As early as 1865, lands were set aside in Cleveland to be developed as recreation areas. In 1977, the city of Cleveland leased its four lakefront parks to the state of Ohio. The four parks became Cleveland Lakefront State Park in 1978. In 1982, the Euclid Beach area was added to the state park property. The Villa Angela area consisted of two separate land purchases. The first 30 acres was bought by the city of Cleveland and turned over to the state in 1984. Ohio Department of Natural Resources and the Cleveland Public Library purchased the remaining 13 acres in May 1991. While each area appears to be a separate park, they are administered through a single park office located at Gordon Park.
- Edgewater Park: This park is divided into upper and lower areas connected by a paved bicycle path. Upper Edgewater features a renovated pavilion which can be reserved. It has restroom facilities, playground equipment and is within walking distance of the 900-foot swimming beach. A statue of Conrad Mizar, the oldest monument in Cleveland, is found near the pavilion. The circle lot adjacent to Upper Edgewater is known for being one of the best viewing sites of downtown Cleveland. Lower Edgewater features a swimming beach with two picnic shelters, restrooms and a concession facility. A nearby fishing pier provides access for anglers. The ten boat ramps are heavily used as there are few other access points on the west side of the city.
East 55th Marina: This area offers 335 seasonal docks for rent with water and electrical hookups. The concession facility serves not only marina members, but also anglers who take advantage of the 1,200-foot fishing platform.
Gordon Park: This area features six launch ramps with a large parking area for vehicles and trailers.

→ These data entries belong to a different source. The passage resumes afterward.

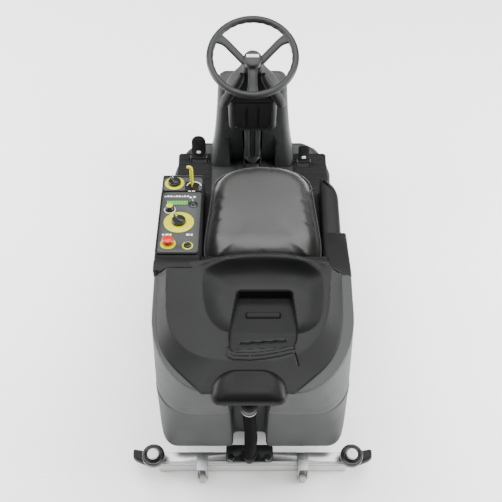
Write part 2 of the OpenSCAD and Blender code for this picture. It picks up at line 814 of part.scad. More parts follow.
// ---- hose ----
module hose_elbow() {
    r = hose_d / 2 + 5;
    color("Gray") {
        bar_y(rear_x, hose_y, channel_y - 14 - rest, 610, 2 * r);
        translate([rear_x, hose_y, 610]) sphere(r = r);
        bar_z(rear_x, hose_y, 548, 610, 2 * r);
    }
}
module drain_cap() {
    color("Black") {
        bar_y(rear_x - 22, -668, channel_y - 14 - rest, 720, 54);
        bar_y(rear_x - 22, -678, -668, 720, 66);
    }
}
hose_line = [[-12, -680, 700], [-12, -680, 547.7], [-12, -680, 460], [-9, -682, 370], [-5, -688, 290],
    [-8, -695, 215], [-12, -699, 148.3], [-12, -699, 40]];
hose_steps = 8;
hose_sides = 12;
function curve(p, q, r, s, t) = 0.5 * (2 * q + (r - p) * t + (2 * p - 5 * q + 4 * r - s) * t * t
    + (3 * q - p - 3 * r + s) * t * t * t);
function line_points(pts, n) = concat(
    [for (i = [1 : len(pts) - 3], j = [0 : n - 1])
        curve(pts[i - 1], pts[i], pts[i + 1], pts[i + 2], j / n)],
    [pts[len(pts) - 2]]);
function unit(v) = v / norm(v);
module swept(pts, d, sides) {
    n = len(pts);
    last = n - 1;
    dirs = [for (i = [0 : last]) i == 0 || i == last ? [0, 0, -1] : unit(pts[i + 1] - pts[i - 1])];
    polyhedron(
        points = [for (i = [0 : last], k = [0 : sides - 1])
            let (u = unit(cross([0, 1, 0], dirs[i])), v = cross(dirs[i], u), a = 360 * k / sides)
            pts[i] + d / 2 * (u * cos(a) + v * sin(a))],
        faces = concat(
            [[for (k = [sides - 1 : -1 : 0]) k]],
            [for (i = [0 : last - 1], k = [0 : sides - 1])
                let (a = i * sides + k, b = i * sides + (k + 1) % sides) [a, b, b + sides, a + sides]],
            [[for (k = [0 : sides - 1]) last * sides + k]]));
}
module suction_hose() {
    color("Black") swept(line_points(hose_line, hose_steps), hose_d, hose_sides);
}

// ---- brush deck ----
module lift_arm(y) {
    a = atan2(link_z, link_y);
    l = norm([link_y, link_z]);
    color("DimGray") translate([0, y, link_pivot_z]) rotate([a, 0, 0]) difference() {
        union() {
            both_sides() {
                block(30, 38, 0, l, -9, 9);
                bar_x(28, 40, 0, 0, 28);
                bar_x(28, 40, l, 0, 28);
            }
            bar_x(-34, 34, l / 2, 0, 14);
        }
        bar_x(-50, 50, 0, 0, link_pin_d + 2 * run);
        bar_x(-50, 50, l, 0, link_pin_d + 2 * run);
    }
}
module lift_arm_front() {
    lift_arm(link_front_y);
}
module lift_arm_rear() {
    lift_arm(link_rear_y);
}
module brush_deck() {
    half = brush_pitch / 2;
    rim = brush_d / 2 + 12;
    color("DimGray") {
        difference() {
            translate([0, 0, 42]) linear_extrude(30) polygon(stadium(rim, half, deck_y));
            translate([0, 0, 41]) linear_extrude(21) polygon(stadium(rim - 5, half, deck_y));
            for (s = [-1, 1]) {
                bar_z(s * half, deck_y, 60, 73, 28);
            }
        }
        for (y = [link_front_y + link_y, link_rear_y + link_y]) {
            for (s = [-1, 1]) {
                block(s * 49 - 4, s * 49 + 4, y - 12, y + 12, 71, link_pivot_z + link_z + 12);
            }
            bar_x(-50, 50, y, link_pivot_z + link_z, link_pin_d);
        }
    }
}
module brush_motors() {
    half = brush_pitch / 2;
    color("Black") for (s = [-1, 1]) {
        difference() {
            union() {
                bar_z(s * half, deck_y, 72, 80, 104);
                bar_z(s * half, deck_y, 80, 158, 92);
                bar_z(s * half, deck_y, 158, 170, 60);
            }
            bar_z(s * half, deck_y, 71, 104, 24 + 2 * run);
        }
    }
}
module brush(x) {
    bar_z(x, deck_y, 48, 58, 80);
    bar_z(x, deck_y, 58, 100, 24);
    bar_z(x, deck_y, 34, 48, brush_d - 20);
    difference() {
        translate([x, deck_y, 0]) cylinder(d1 = brush_d, d2 = brush_d - 22, h = 34);
        bar_z(x, deck_y, -1, 34, 120);
    }
}
module brush_left() {
    color("Gold") brush(-brush_pitch / 2);
}
module brush_right() {
    color("Gold") brush(brush_pitch / 2);
}

// ---- squeegee ----
module squeegee_arm() {
    color("Black") {
        difference() {
            union() {
                bar_x(rear_x - 26, rear_x + 26, arm_y, arm_z, 34);
                along_x(rear_x - 20, rear_x + 20, [[arm_y, arm_z - 15], [arm_y, arm_z + 15],
                    [-640, 136], [-662, 126], [-662, channel_high], [-640, channel_high]]);
                slab(rear_x - 92, rear_x + 92, -722, -654, channel_high, channel_high + 11, 12);
            }
            bar_x(rear_x - 40, rear_x + 40, arm_y, arm_z, arm_pin_d + 2 * run);
            bar_z(rear_x, nozzle_y, 100, 120, hose_d + 10);
            for (s = [-1, 1]) {
                bar_z(rear_x + s * 72, -712, 100, 120, 10);
            }
        }
    }
}
module squeegee_body() {
    half = squeegee_w / 2;
    color("Silver") {
        difference() {
            block(-half, half, channel_rear, channel_front, channel_low, channel_high);
            block(-half - 1, half + 1, channel_rear + 3, channel_front - 3, channel_low - 1, channel_high - 3);
            bar_z(rear_x, nozzle_y, 90, 110, 44);
        }
        // strap behind the rear blade
        block(-half, half, channel_rear - 8, channel_rear - 5, channel_low + 6, channel_high - 8);
    }
}
module squeegee_blades() {
    half = squeegee_w / 2;
    color("Sienna") {
        block(-half - 4, half + 4, channel_rear - 5, channel_rear, 1, channel_high - 4);
        block(-half, half, channel_front - 7, channel_front - 3, 3, channel_high - 8);
    }
}
module squeegee_ends() {
    half = squeegee_w / 2;
    color("Black") {
        both_sides() {
            translate([0, 0, channel_low + 2]) linear_extrude(channel_high - channel_low) polygon([
                [half + 4.2, -726], [half + 50, -724], [468, -700], [470, -668], [half + 60, -674],
                [half + 4.2, -678]]);
            bar_z(roller_x, roller_y, channel_high + 1, roller_low - air, 40);
            bar_z(roller_x, roller_y, channel_high + 1, roller_low + roller_h + 8, 20);
            bar_z(roller_x, roller_y, roller_low + roller_h + air, roller_low + roller_h + 8, 30);
        }
        // nozzle
        difference() {
            bar_z(rear_x, nozzle_y, channel_high, 148, hose_d + 8);
            bar_z(rear_x, nozzle_y, channel_high - 1, 149, hose_d - 2);
        }
    }
}
module clamp_knobs() {
    color("Black") for (s = [-1, 1]) {
        x = rear_x + s * 72;
        bar_z(x, -712, channel_high, channel_high + 16, 9);
        bar_z(x, -713, channel_high + 11, channel_high + 22, 22);
        bar_z(x, -713, channel_high + 22, channel_high + 40, 30);
    }
}
module caster_brackets() {
    color("DimGray") both_sides() {
        slab(caster_x - 22, caster_x + 22, -724, -688, channel_high, channel_high + 14, 5);
        block(caster_x - 20, caster_x + 20, -756, -716, channel_high + 8, channel_high + 14);
        for (s = [-1, 1]) {
            along_x(caster_x + s * 18 - 2, caster_x + s * 18 + 2, [[-722, channel_high + 12],
                [-760, channel_high + 12], [caster_y - 10, caster_d / 2 - 6],
                [caster_y + 10, caster_d / 2 - 6]]);
        }
        bar_x(caster_x - 22, caster_x + 22, caster_y, caster_d / 2, 8);
    }
}
module caster_wheel(x) {
    difference() {
        union() {
            bar_x(x - 12, x + 12, caster_y, caster_d / 2, caster_d);
            bar_x(x - 15, x + 15, caster_y, caster_d / 2, 20);
        }
        bar_x(x - 20, x + 20, caster_y, caster_d / 2, 8 + 2 * run);
    }
}
module caster_wheel_left() {
    color("LightGray") caster_wheel(-caster_x);
}
module caster_wheel_right() {
    color("LightGray") caster_wheel(caster_x);
}
module deflector(x) {
    difference() {
        union() {
            bar_z(x, roller_y, roller_low, roller_low + roller_h - 4, roller_d);
            bar_z(x, roller_y, roller_low, roller_low + roller_h, roller_d - 12);
        }
        bar_z(x, roller_y, roller_low - 1, roller_low + roller_h + 1, 20 + 2 * run);
    }
}
module deflector_left() {
    color("Black") deflector(-roller_x);
}
module deflector_right() {
    color("Black") deflector(roller_x);
}

chassis_frame();
battery_pack();
footboard();
foot_mats();
front_tower();
column_tube();
column_housing();
column_cover();
fresh_water_tank();
recovery_tank();
seat_console();
control_panel();
display();
dial_discs();
lever_gate();
suction_turbine();
hose_elbow();
drain_cap();
suction_hose();
steering_fork();
drive_hub();
front_tyre();
rear_rim_left();
rear_tyre_left();
rear_rim_right();
rear_tyre_right();
steering_wheel();
steering_shaft();
brake_pedal();
accelerator_pedal();
seat_cushion();
seat_pan();
selector_knob();
info_knob();
water_knob();
emergency_stop();
horn_button();
operator_key();
squeegee_lever();
tank_lid();
rear_cap();
fill_cap();
tank_latch_left();
tank_latch_right();
lift_arm_front();
lift_arm_rear();
brush_deck();
brush_motors();
brush_left();
brush_right();
squeegee_arm();
squeegee_body();
squeegee_blades();
squeegee_ends();
clamp_knobs();
caster_brackets();
caster_wheel_left();
caster_wheel_right();
deflector_left();
deflector_right();
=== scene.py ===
# Ride-on floor scrubber: tanks, seat, steering column, brush deck and squeegee, finished for looks.
# Sizes are millimetres in the frame's own axes: +Y forward, +X the driver's right, +Z up.
import math
import bpy
import numpy as np
from mathutils import Matrix, Vector


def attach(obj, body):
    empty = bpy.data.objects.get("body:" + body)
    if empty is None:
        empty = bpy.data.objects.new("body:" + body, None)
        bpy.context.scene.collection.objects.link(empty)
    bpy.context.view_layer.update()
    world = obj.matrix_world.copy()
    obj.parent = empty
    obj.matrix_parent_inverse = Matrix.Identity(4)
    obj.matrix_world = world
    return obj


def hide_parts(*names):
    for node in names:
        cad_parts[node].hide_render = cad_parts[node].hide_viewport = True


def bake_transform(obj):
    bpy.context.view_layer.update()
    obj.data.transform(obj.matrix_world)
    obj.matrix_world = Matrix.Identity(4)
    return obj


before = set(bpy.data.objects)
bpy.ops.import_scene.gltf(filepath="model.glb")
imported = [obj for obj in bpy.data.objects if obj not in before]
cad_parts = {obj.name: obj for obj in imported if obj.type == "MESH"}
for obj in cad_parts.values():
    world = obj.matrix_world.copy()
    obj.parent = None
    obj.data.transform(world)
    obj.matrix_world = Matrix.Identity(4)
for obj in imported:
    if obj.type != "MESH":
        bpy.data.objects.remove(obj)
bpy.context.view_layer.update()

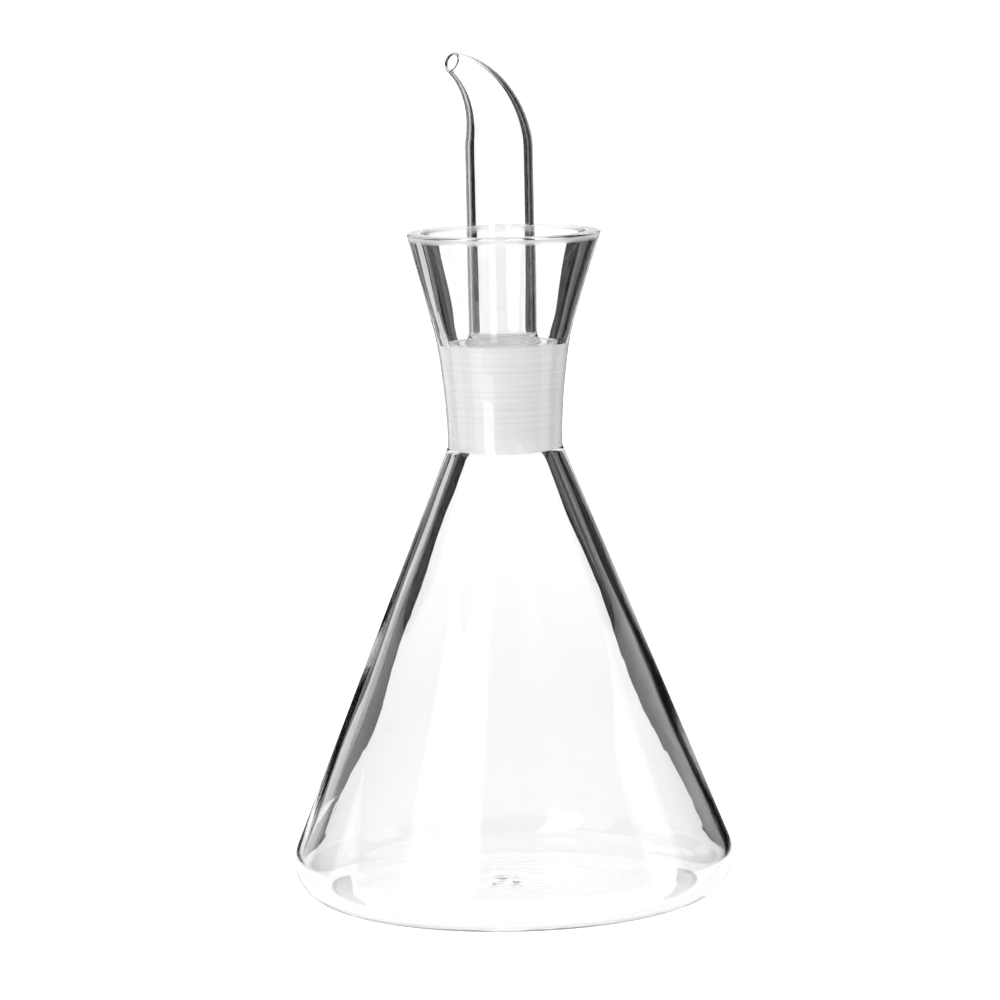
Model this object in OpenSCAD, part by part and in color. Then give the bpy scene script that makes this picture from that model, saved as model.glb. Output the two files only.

The state park office is located here as well as a picnic area. Anglers are attracted to the onshore fishing platforms. The adjacent Cleveland Electric & Illuminating Company's warm water discharge improves winter catches of steelhead and salmon.
Euclid Beach: This area offers a 650-foot swimming beach with shaded picnic areas and a scenic observation pier. The picnic area above the beach can accommodate a large group (300-400 people). The area is reservable for a nominal fee.
Villa Angela: This area offers a scenic boardwalk, fitness trail, bathhouse, wheelchair accessible fishing pier and 900-foot swimming beach. A variety of plant species and scenic overlooks can be found here. A bridge connects this area to the adjacent Wildwood area.
Wildwood: A six-ramp boat launch and picnic areas highlight this park. With access to the summer walleye fishery in the central basin of Lake Erie, Wildwood has two lengthy rock breakwalls to accommodate shore anglers. The park also provides access to Euclid Creek which attracts anglers in the spring for its coho salmon.
Recreation - Recreations pursued at Cleveland Lakefront State Park includes boating, swimming, picnicking, sight-seeing, fishing, fitness course, biking, ice skating, ice fishing, sledding, and cross-country skiing.
Climate - This state has four distinct seasons and a brilliant fall foliage display in it southern woods during mid October. Winter lasts from December through February with average temperatures near 25 degrees F. Low temperatures dip to single digits, but do not often drop below zero. Northern regions of the state receive average snowfall amounts of 55 inches, while the central and southern regions of the state receive lesser amounts with averages near 30 inches. This difference is caused by lake-affect moisture patterns.
Spring temperatures begin to warm the landscapes of Ohio by mid March and are in full swing by April. Temperatures range from 40 through 70 degrees F through the spring months. This season often brings the most rainfall, before the drying heat of summer. Summer can be extremely hot and humid in the interior of Ohio. Temperatures reach above 90 degrees F frequently through July and August. Cooler fall temperatures don't reach the region until mid to late September. This is a pleasant time to visit as the air is crisp with low humidity levels. Ohio's annual precipitation usually reaches slightly above 50 inches.
The four separate park areas that comprise Cleveland Lakefront State Park are located on the shores of Lake Erie in Cleveland, Ohio.